-- start Data to process --

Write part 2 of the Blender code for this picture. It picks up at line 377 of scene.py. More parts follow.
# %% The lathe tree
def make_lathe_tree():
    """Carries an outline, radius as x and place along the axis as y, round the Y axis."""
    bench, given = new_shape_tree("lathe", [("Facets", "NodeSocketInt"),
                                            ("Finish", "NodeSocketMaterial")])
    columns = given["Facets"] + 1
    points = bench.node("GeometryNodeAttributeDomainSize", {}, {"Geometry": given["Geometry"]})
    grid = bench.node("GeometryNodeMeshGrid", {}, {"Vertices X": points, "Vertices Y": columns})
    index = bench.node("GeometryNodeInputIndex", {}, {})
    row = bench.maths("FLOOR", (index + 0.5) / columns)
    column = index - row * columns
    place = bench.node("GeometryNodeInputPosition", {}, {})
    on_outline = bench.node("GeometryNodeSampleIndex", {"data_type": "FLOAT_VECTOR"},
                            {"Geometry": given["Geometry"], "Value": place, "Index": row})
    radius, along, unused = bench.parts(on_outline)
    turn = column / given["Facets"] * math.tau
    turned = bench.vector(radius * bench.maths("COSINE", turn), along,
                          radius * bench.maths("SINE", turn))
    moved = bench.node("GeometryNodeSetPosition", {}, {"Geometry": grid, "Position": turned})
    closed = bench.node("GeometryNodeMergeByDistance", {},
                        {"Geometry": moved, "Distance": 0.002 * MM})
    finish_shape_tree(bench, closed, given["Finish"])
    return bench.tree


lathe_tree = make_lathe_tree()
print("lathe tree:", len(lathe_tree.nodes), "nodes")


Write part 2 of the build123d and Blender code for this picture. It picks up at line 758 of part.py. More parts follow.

-- end Data to process --

* Task to carry out: Copy out each line above, character for character.

* Correct response:
Write part 2 of the Blender code for this picture. It picks up at line 377 of scene.py. More parts follow.
# %% The lathe tree
def make_lathe_tree():
    """Carries an outline, radius as x and place along the axis as y, round the Y axis."""
    bench, given = new_shape_tree("lathe", [("Facets", "NodeSocketInt"),
                                            ("Finish", "NodeSocketMaterial")])
    columns = given["Facets"] + 1
    points = bench.node("GeometryNodeAttributeDomainSize", {}, {"Geometry": given["Geometry"]})
    grid = bench.node("GeometryNodeMeshGrid", {}, {"Vertices X": points, "Vertices Y": columns})
    index = bench.node("GeometryNodeInputIndex", {}, {})
    row = bench.maths("FLOOR", (index + 0.5) / columns)
    column = index - row * columns
    place = bench.node("GeometryNodeInputPosition", {}, {})
    on_outline = bench.node("GeometryNodeSampleIndex", {"data_type": "FLOAT_VECTOR"},
                            {"Geometry": given["Geometry"], "Value": place, "Index": row})
    radius, along, unused = bench.parts(on_outline)
    turn = column / given["Facets"] * math.tau
    turned = bench.vector(radius * bench.maths("COSINE", turn), along,
                          radius * bench.maths("SINE", turn))
    moved = bench.node("GeometryNodeSetPosition", {}, {"Geometry": grid, "Position": turned})
    closed = bench.node("GeometryNodeMergeByDistance", {},
                        {"Geometry": moved, "Distance": 0.002 * MM})
    finish_shape_tree(bench, closed, given["Finish"])
    return bench.tree


lathe_tree = make_lathe_tree()
print("lathe tree:", len(lathe_tree.nodes), "nodes")


Write part 2 of the build123d and Blender code for this picture. It picks up at line 758 of part.py. More parts follow.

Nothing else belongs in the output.